Exercise instructions: Include in the output the line containing "obj.matrix_world = world" and each subsequent line of the records, through the end, transcribed exactly. Add nothing else.

Extracted data:
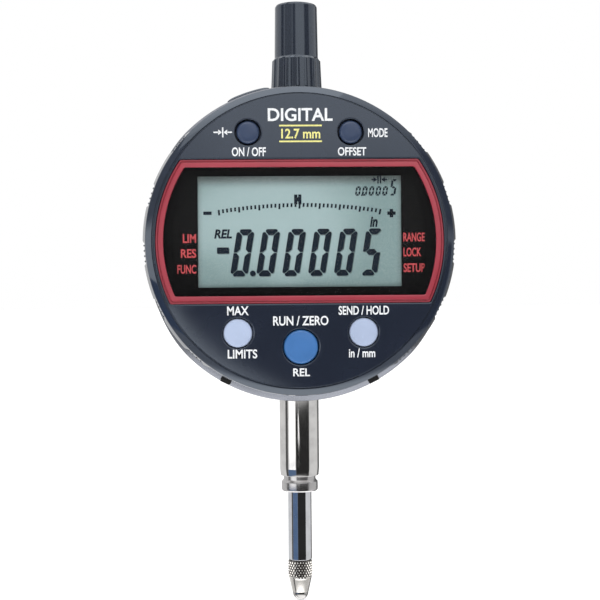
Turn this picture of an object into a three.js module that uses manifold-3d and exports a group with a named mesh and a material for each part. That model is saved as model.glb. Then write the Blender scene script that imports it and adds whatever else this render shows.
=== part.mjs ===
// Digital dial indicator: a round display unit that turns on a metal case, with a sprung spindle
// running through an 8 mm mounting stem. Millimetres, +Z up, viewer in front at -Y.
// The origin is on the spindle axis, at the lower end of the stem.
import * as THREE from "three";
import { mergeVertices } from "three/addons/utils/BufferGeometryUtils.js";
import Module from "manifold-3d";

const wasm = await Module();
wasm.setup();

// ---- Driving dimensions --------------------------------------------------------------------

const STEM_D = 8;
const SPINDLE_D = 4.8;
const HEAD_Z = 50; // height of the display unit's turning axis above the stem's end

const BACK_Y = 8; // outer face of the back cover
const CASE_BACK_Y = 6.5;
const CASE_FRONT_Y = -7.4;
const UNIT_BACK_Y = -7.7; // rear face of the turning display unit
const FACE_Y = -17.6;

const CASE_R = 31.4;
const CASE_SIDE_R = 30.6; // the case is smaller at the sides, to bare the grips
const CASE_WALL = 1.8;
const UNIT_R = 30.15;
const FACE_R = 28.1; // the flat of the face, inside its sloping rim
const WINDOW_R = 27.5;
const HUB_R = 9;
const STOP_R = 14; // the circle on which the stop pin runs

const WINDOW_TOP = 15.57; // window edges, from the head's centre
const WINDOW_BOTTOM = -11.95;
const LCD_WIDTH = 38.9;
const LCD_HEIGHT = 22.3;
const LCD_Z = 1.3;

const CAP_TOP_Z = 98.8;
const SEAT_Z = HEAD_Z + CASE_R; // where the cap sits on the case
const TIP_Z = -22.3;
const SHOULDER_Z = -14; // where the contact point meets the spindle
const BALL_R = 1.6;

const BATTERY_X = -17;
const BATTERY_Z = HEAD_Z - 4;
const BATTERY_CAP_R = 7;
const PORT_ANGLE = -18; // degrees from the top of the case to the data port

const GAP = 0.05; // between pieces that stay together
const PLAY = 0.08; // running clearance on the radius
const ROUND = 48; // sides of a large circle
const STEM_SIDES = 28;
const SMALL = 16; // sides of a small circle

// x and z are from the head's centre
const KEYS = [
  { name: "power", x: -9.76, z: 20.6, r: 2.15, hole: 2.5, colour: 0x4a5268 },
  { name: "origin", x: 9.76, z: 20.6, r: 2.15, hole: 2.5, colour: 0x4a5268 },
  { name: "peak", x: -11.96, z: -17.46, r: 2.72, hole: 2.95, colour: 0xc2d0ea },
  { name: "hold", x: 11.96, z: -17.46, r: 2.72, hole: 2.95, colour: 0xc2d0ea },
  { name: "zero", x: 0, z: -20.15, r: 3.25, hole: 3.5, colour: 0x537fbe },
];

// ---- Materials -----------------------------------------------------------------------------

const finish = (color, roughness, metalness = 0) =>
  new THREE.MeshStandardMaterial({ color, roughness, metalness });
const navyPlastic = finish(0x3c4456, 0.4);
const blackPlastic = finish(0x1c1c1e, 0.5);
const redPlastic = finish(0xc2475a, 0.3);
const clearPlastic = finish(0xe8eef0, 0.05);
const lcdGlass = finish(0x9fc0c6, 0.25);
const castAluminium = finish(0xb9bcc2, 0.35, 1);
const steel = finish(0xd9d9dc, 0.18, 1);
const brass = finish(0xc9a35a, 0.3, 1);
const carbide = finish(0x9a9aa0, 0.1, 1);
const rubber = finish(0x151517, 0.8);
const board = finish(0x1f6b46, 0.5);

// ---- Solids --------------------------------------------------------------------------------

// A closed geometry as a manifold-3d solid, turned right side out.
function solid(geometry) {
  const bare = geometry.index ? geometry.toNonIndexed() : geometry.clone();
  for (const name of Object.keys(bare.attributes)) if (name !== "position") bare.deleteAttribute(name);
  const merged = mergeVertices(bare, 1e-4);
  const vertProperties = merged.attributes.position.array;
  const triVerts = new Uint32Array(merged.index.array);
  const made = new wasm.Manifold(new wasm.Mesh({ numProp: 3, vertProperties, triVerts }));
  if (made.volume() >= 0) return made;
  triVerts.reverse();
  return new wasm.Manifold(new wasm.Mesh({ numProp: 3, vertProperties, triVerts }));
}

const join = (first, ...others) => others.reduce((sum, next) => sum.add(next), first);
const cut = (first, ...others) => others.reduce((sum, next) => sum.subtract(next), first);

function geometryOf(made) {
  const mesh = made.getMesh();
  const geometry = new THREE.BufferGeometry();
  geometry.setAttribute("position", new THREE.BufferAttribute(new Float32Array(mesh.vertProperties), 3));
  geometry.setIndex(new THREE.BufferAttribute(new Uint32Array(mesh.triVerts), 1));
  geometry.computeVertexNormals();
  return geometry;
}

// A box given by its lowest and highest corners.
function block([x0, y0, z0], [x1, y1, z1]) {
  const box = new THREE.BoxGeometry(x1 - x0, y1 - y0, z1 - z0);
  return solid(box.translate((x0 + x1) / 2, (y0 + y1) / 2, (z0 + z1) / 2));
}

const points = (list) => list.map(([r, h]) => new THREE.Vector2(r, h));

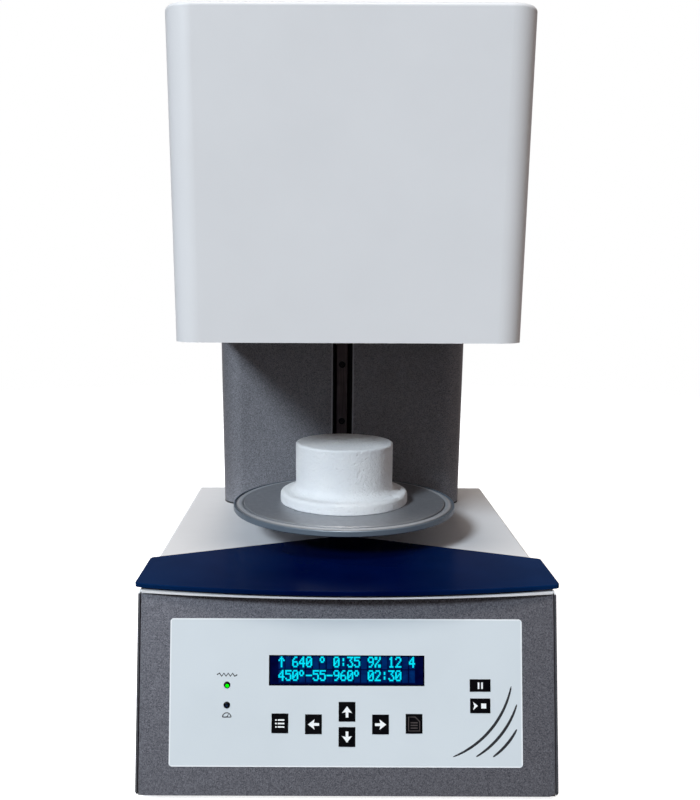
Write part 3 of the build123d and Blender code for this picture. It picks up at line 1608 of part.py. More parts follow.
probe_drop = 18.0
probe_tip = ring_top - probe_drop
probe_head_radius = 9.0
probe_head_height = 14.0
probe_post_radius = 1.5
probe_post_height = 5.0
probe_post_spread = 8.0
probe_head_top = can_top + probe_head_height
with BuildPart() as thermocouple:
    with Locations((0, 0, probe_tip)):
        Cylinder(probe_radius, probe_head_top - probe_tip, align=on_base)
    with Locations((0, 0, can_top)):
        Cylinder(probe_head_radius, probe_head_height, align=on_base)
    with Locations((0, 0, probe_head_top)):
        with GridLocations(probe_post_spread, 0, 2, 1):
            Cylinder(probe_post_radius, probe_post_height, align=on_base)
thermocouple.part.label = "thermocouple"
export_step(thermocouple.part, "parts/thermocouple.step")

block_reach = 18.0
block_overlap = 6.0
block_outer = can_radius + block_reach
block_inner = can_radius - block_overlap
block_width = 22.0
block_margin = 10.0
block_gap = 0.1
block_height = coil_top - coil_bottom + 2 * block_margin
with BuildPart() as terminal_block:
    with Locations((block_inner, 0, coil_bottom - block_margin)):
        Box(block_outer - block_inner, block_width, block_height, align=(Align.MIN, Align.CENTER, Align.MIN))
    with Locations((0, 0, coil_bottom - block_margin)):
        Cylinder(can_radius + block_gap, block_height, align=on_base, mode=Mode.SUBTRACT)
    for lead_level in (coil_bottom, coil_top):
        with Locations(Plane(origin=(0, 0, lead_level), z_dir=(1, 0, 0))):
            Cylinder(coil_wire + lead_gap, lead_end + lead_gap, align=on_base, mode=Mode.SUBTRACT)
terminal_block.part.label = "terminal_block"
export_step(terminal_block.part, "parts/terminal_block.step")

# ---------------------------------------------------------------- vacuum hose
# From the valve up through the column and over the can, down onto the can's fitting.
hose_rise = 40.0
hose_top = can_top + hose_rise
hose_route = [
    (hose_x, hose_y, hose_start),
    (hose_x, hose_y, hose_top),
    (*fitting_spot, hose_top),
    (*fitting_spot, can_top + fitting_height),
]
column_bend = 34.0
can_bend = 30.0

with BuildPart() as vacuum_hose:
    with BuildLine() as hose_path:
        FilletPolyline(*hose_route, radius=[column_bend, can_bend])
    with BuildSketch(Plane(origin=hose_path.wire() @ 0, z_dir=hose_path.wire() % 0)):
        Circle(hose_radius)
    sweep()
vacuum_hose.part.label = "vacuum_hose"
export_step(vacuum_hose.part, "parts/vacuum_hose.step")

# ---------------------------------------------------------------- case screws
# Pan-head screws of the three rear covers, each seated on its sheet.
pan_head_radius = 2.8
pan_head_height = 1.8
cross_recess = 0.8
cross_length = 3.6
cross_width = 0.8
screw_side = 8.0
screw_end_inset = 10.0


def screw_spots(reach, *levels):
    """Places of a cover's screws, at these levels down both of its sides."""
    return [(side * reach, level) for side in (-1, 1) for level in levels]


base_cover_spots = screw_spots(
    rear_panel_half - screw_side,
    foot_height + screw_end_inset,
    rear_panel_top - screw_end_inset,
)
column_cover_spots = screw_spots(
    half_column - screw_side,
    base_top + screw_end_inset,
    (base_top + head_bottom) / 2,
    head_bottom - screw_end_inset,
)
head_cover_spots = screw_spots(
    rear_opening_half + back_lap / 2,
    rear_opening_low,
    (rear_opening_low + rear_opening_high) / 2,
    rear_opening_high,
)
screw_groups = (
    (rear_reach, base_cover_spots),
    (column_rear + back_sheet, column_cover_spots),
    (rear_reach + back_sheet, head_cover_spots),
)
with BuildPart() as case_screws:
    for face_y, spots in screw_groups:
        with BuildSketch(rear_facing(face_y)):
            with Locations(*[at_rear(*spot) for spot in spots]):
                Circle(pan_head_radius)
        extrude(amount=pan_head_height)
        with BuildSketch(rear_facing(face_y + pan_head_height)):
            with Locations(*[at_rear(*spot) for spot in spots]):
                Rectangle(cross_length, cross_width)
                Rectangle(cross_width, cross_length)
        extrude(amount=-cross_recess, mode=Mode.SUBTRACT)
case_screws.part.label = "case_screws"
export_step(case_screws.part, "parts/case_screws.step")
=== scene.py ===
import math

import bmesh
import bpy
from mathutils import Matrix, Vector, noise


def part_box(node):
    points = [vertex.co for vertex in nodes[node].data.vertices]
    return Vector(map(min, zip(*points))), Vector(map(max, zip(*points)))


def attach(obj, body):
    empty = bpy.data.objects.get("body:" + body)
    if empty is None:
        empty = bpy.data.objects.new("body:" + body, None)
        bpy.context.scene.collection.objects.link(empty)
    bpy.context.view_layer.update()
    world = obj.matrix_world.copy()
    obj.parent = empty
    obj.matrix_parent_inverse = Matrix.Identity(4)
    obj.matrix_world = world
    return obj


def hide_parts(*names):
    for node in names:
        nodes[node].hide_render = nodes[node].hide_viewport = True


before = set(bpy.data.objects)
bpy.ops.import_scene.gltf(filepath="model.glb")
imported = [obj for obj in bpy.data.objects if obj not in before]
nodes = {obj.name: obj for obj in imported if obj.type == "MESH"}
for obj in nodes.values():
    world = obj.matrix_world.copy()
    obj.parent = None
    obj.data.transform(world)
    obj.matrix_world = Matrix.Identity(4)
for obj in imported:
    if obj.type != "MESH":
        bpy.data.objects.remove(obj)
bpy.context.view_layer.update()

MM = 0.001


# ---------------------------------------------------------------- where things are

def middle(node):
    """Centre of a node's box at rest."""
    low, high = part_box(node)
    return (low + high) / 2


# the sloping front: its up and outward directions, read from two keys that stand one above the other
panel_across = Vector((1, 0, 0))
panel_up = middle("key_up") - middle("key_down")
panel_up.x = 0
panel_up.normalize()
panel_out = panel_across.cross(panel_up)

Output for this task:
    obj.matrix_world = world
    return obj


def hide_parts(*names):
    for node in names:
        nodes[node].hide_render = nodes[node].hide_viewport = True


before = set(bpy.data.objects)
bpy.ops.import_scene.gltf(filepath="model.glb")
imported = [obj for obj in bpy.data.objects if obj not in before]
nodes = {obj.name: obj for obj in imported if obj.type == "MESH"}
for obj in nodes.values():
    world = obj.matrix_world.copy()
    obj.parent = None
    obj.data.transform(world)
    obj.matrix_world = Matrix.Identity(4)
for obj in imported:
    if obj.type != "MESH":
        bpy.data.objects.remove(obj)
bpy.context.view_layer.update()

MM = 0.001


# ---------------------------------------------------------------- where things are

def middle(node):
    """Centre of a node's box at rest."""
    low, high = part_box(node)
    return (low + high) / 2


# the sloping front: its up and outward directions, read from two keys that stand one above the other
panel_across = Vector((1, 0, 0))
panel_up = middle("key_up") - middle("key_down")
panel_up.x = 0
panel_up.normalize()
panel_out = panel_across.cross(panel_up)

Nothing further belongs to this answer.